今回は三重県のおでん事情を綴ってみました。
筆者は関西出身者で、実家はおでんではなく、関東炊きと呼んでいました。
漫画・『おそ松』くんに出てくるチビ太が持っているおでんが、いわゆる関東炊きにあたるのだと漠然と知ったのも小学校高学年頃。
今でこそ、コンビニでもスーパーでもおでんは浸透しているので、もう関東炊きと呼ぶことも少なくなりました。
三重県に在住して約30年。すっかり三重県人になったのですが、同じ三重県内でもおでん事情が違うことが最近よく分かるようになりました。
関西のいわゆる関東炊きは、昆布や鰹節の出汁で少し味付けが濃く、また材料は大根に玉子、厚揚げ、ごぼ天等の練り物、こんにゃく、じゃがいもの代表選手に加えて、牛すじやタコ、昔はコロ(まだ鯨漁が可能だった頃、クジラの皮下脂肪を鯨油で揚げたもの)なども入っていました。
また東京周辺でよく見かける「ちくわぶ」はなく、焼きちくわを入れます。「はんぺん」も関西ではあまり見かけません。
東京でいう「がんもどき」は関西では飛竜頭(ひりょうず)とよんだりします。
そしてここ三重県なのですが、関西文化に近い名張・伊賀地区では、おでんに違いを感じたことはありませんでした。昆布と鰹節の出汁文化をそのまま受け継いだおでんが多い印象です。
三重県のなかでも県北西部の四日市市や鈴鹿市になると、食の事情が関西寄りの名張や伊賀地区と異なります。
東海地方、特に名古屋めしの影響も強くなり、おでんにも独特の特徴が出てきます。
そこで登場するのが、東海地方に欠かせない味噌文化です。名古屋では八丁味噌で煮込んだ名古屋味噌おでんがメジャーで、後述しますが、三重県のなかでも名古屋に近い地域では食文化が少し似ています。
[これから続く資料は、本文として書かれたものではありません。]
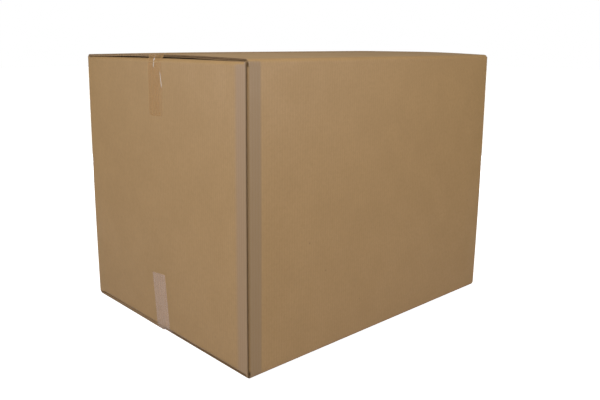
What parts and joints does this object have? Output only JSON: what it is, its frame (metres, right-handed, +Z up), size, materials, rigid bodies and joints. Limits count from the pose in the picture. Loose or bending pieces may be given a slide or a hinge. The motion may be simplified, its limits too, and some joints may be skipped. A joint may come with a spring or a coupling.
{
  "type": "double-wall corrugated box",
  "caption": "Large closed slotted carton of double-wall corrugated board, taped with clear packing tape along its top and bottom seams.",
  "frame": {"origin": "under the middle of the bottom, at the level the box stands on", "axes": "+X along the long side, +Y across the ends, +Z up; the end panel with the visible tape tails faces -X"},
  "size_m": [0.7628, 0.592, 0.5941],
  "materials": {
    "kraft_board": "plain brown kraft liner, matt, with faint flute lines",
    "clear_tape": "clear polypropylene packing tape that lets the board show through"
  },
  "bodies": {
    "root": {"carton": "kraft_board", "top_tape": "clear_tape", "bottom_tape": "clear_tape"}
  },
  "joints": []
}
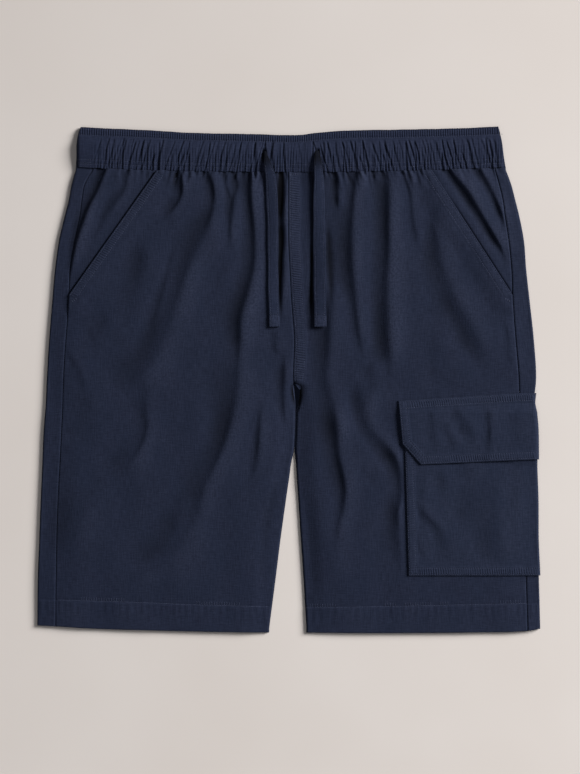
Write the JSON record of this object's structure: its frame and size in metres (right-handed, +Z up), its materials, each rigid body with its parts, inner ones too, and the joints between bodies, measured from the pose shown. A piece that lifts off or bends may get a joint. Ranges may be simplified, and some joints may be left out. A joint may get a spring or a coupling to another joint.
{
  "type": "cargo shorts",
  "caption": "Elastic-waist cargo shorts laid flat, with free drawcord ends, slant hand pockets and a flapped cargo pocket on one leg.",
  "frame": {"origin": "middle of the garment's outline, on the surface that it lies on", "axes": "+Z up from the surface, through the cloth; +Y towards the waist; +X to the viewer's right, the wearer's left leg"},
  "size_m": [0.5224, 0.5258, 0.0095],
  "materials": {
    "shell_cloth": "matt ripstop weave, soft with slight sheen on the folds",
    "waistband_cloth": "the same cloth gathered over elastic",
    "pocket_cloth": "the same cloth, pressed flatter",
    "drawcord_tape": "flat self-fabric tape",
    "thread": "polyester sewing thread, tone on tone"
  },
  "bodies": {
    "root": {"back_panel_left": "shell_cloth", "back_panel_right": "shell_cloth", "front_panel_left": "shell_cloth", "front_panel_right": "shell_cloth", "pocket_facing_left": "shell_cloth", "pocket_facing_right": "shell_cloth", "waistband_front": "waistband_cloth", "waistband_back": "waistband_cloth", "cargo_pocket_bag": "pocket_cloth", "cargo_pocket_flap": "pocket_cloth", "drawcord_left": "drawcord_tape", "drawcord_right": "drawcord_tape"}
  },
  "joints": []
}
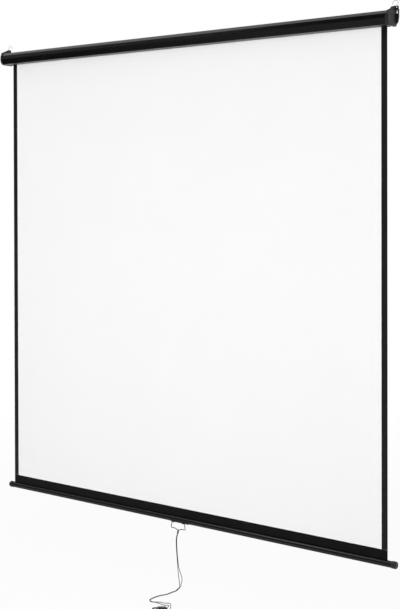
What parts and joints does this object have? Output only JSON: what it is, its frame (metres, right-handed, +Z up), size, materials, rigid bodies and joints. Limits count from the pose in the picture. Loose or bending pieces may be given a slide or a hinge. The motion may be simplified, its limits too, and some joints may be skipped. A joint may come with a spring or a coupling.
{
  "type": "pull-down projection screen",
  "caption": "Pull-down projection screen: black case on a spring roller, square white matt fabric with black border, round weight bar, wire bail and doubled pull cord.",
  "frame": {"origin": "on the flat back of the case, at the middle of its length and height", "axes": "+X along the case to the viewer's right, +Y into the wall, +Z up"},
  "size_m": [2.116, 0.3477, 2.4117],
  "materials": {
    "black_enamel": "glossy black enamel",
    "black_plastic": "satin moulded plastic",
    "white_fabric": "matt white with black-backed side borders",
    "black_fabric": "matt black coated cloth",
    "zinc": "bright zinc plate",
    "steel": "plain steel",
    "nylon": "natural nylon",
    "black_wire": "black coated wire",
    "black_cord": "braided black cord"
  },
  "bodies": {
    "case": {"casing": "black_enamel", "left_end_cap": "black_plastic", "right_end_cap": "black_plastic", "left_cap_screw_top": "zinc", "left_cap_screw_bottom": "zinc", "right_cap_screw_top": "zinc", "right_cap_screw_bottom": "zinc", "idle_bush": "nylon", "ratchet_hub": "zinc", "spring_shaft": "steel", "shaft_holder": "steel", "spring_collar": "zinc", "roller_spring": "steel"},
    "roller": {"roller_tube": "steel", "wound_fabric": "black_fabric", "idle_plug": "nylon", "idle_pin": "steel", "roller_end_plug": "nylon", "pawl_pin_a": "steel", "pawl_pin_b": "steel", "spring_anchor_plug": "nylon"},
    "pawl_a": {"pawl_a": "zinc"},
    "pawl_b": {"pawl_b": "zinc"},
    "bar": {"viewing_fabric": "white_fabric", "bottom_leader": "black_fabric", "weight_bar": "black_enamel", "hem_rod": "steel", "left_bar_cap": "black_plastic", "right_bar_cap": "black_plastic", "pull_clip": "black_plastic", "left_clip_screw": "zinc", "right_clip_screw": "zinc"},
    "bail": {"wire_bail": "black_wire"},
    "cord": {"cord_knot": "black_cord", "cord_strand_a": "black_cord", "cord_strand_b": "black_cord", "cord_hank": "black_cord", "hank_wrap": "black_cord"},
    "left_hook": {"left_s_hook": "zinc"},
    "right_hook": {"right_s_hook": "zinc"}
  },
  "joints": [
    {"name": "screen_travel", "type": "slide", "parent": "case", "child": "bar", "axis": [0, 0, 1], "range_m": [0, 2.0125], "deforming": ["viewing_fabric"]},
    {"name": "roller_turn", "type": "hinge", "parent": "case", "child": "roller", "pos_m": [0, -0.0359, 0], "axis": [1, 0, 0], "range_deg": [0, 5060]},
    {"name": "pawl_a_drop", "type": "hinge", "parent": "roller", "child": "pawl_a", "pos_m": [1.0244, -0.023, 0.0085], "axis": [1, 0, 0], "range_deg": [-10, 0]},
    {"name": "pawl_b_drop", "type": "hinge", "parent": "roller", "child": "pawl_b", "pos_m": [1.0244, -0.0488, -0.0085], "axis": [1, 0, 0], "range_deg": [-10, 0]},
    {"name": "bail_swing", "type": "hinge", "parent": "bar", "child": "bail", "pos_m": [0.01, -0.02914, -2.06713], "axis": [1, 0, 0], "range_deg": [-100, 36]},
    {"name": "pull_cord", "type": "hinge", "parent": "bail", "child": "cord", "pos_m": [0.01, -0.02914, -2.10163], "axis": [1, 0, 0], "range_deg": [-36, 100]},
    {"name": "left_hook_swing", "type": "hinge", "parent": "case", "child": "left_hook", "pos_m": [-1.05, -0.00525, 0.04832], "axis": [1, 0, 0], "range_deg": [-8, 65]},
    {"name": "right_hook_swing", "type": "hinge", "parent": "case", "child": "right_hook", "pos_m": [1.05, -0.00525, 0.04832], "axis": [1, 0, 0], "range_deg": [-8, 65]}
  ],
  "couplings": [
    {"joint": "roller_turn", "follows": "screen_travel", "rad_per_m": 43.85},
    {"joint": "pull_cord", "follows": "bail_swing", "ratio": -1}
  ]
}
話が少し脱線しますが、東海地方でも愛知の隣、静岡ではいわしやさばのだし粉や黒はんぺんが入った静岡おでんが市民権を得ており、関西風、名古屋風のものとはまた違った味を楽しめます。
三重県内でも名古屋に近い四日市市や鈴鹿市周辺では、ごくごく一般的に家庭で食べるおでんに味噌をつけて食べるそうです。(地元の方、老若男女約10人にお聞きしました。なかには幼稚園児のお子様もおでんに必ずお味噌だそうです。)
普通に出汁で炊いたおでん+お味噌。
関西地方では見たことのない(つけてみそ〇けてみそ)という万能味噌だれを使うそうです。
(早速、おっかなびっくり味見をしましたが、コチジャンのような熟成した豆みその風味はあるのですが、辛みはなく甘い優しい味。おいしかったです。)
田楽味噌とも違った食べ方で、関西の出汁おでんと名古屋の味噌おでんの融合?! といった感じでしょうか・・・。
おでんもさまざまな地域の食材と文化が溶け合っているのだなぁと妙に感心しました。
現代風にはロールキャベツやウィンナーなどもありますが、何より好きな食材を好きな味で食べるおでんが一番。
温かいおでんで、この寒い冬を乗り切りたいものですね。